- **The request**
Read through the records below and copy each line that uses the word "materials".

- **Stored records**
START

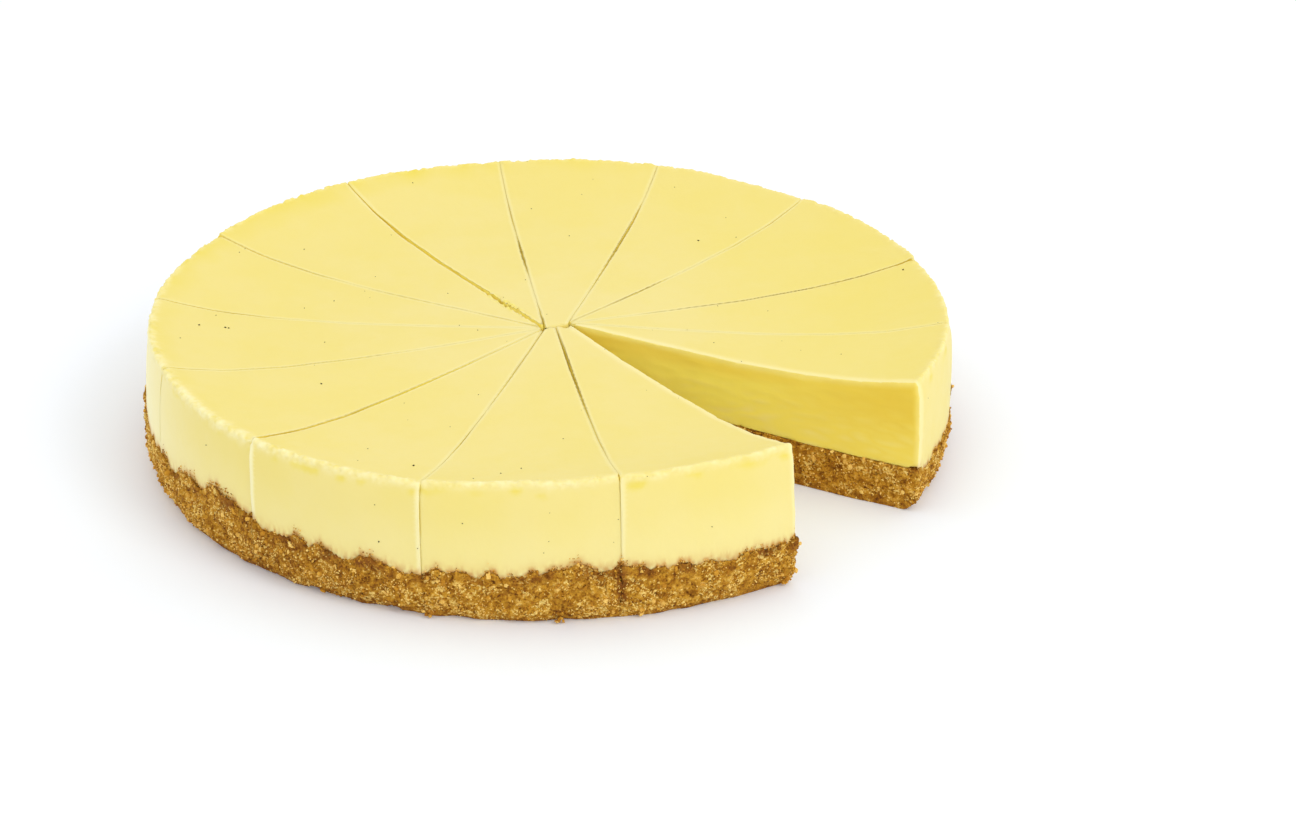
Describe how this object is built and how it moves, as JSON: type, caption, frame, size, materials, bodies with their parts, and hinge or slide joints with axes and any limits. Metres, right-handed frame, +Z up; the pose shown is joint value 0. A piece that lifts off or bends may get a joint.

END
START

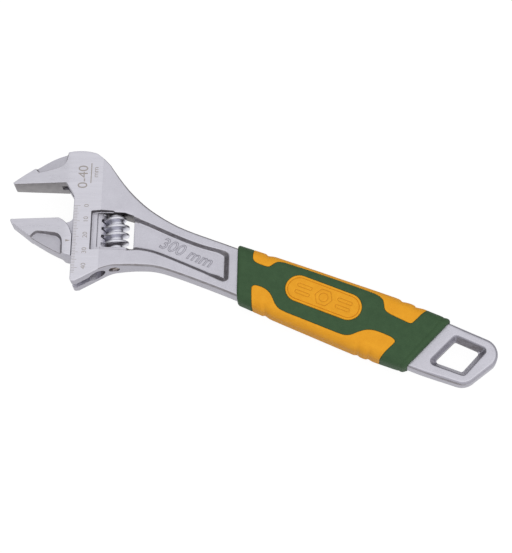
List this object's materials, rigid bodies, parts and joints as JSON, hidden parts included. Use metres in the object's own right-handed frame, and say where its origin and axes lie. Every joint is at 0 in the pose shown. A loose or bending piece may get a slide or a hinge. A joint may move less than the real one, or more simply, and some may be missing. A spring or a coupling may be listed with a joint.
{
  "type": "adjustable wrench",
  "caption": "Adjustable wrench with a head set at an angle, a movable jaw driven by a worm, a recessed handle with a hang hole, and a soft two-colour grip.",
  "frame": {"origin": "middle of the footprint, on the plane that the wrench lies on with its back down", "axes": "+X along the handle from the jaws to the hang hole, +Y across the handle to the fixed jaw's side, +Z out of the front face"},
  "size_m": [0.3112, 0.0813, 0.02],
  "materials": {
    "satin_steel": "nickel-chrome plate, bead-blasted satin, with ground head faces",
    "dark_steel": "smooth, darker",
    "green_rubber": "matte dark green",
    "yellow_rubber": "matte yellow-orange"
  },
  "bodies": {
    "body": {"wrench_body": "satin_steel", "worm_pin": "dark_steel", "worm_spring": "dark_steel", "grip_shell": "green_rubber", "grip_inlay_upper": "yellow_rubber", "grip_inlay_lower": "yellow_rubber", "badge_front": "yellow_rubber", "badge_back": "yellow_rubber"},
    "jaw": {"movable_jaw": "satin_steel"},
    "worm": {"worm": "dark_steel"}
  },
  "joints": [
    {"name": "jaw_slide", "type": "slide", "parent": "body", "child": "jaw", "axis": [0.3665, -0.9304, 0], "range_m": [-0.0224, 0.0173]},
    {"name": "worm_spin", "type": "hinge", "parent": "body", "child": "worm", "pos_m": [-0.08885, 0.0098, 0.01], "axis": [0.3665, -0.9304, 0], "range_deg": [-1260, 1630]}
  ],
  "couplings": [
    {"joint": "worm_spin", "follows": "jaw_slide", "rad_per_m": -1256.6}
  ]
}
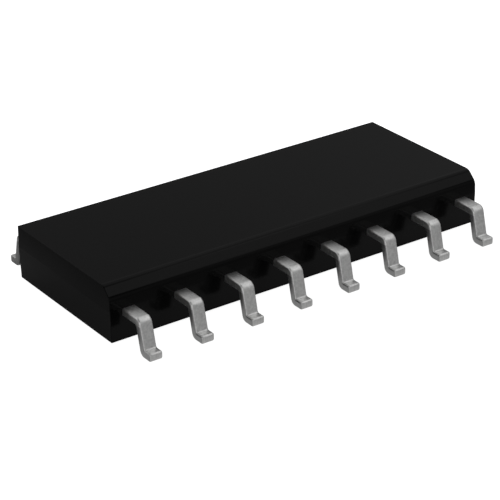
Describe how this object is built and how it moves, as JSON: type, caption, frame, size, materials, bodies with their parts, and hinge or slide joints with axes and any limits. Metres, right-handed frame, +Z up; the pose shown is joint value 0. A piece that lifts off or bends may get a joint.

END

- **Task result**
Describe how this object is built and how it moves, as JSON: type, caption, frame, size, materials, bodies with their parts, and hinge or slide joints with axes and any limits. Metres, right-handed frame, +Z up; the pose shown is joint value 0. A piece that lifts off or bends may get a joint.
List this object's materials, rigid bodies, parts and joints as JSON, hidden parts included. Use metres in the object's own right-handed frame, and say where its origin and axes lie. Every joint is at 0 in the pose shown. A loose or bending piece may get a slide or a hinge. A joint may move less than the real one, or more simply, and some may be missing. A spring or a coupling may be listed with a joint.
  "materials": {
Describe how this object is built and how it moves, as JSON: type, caption, frame, size, materials, bodies with their parts, and hinge or slide joints with axes and any limits. Metres, right-handed frame, +Z up; the pose shown is joint value 0. A piece that lifts off or bends may get a joint.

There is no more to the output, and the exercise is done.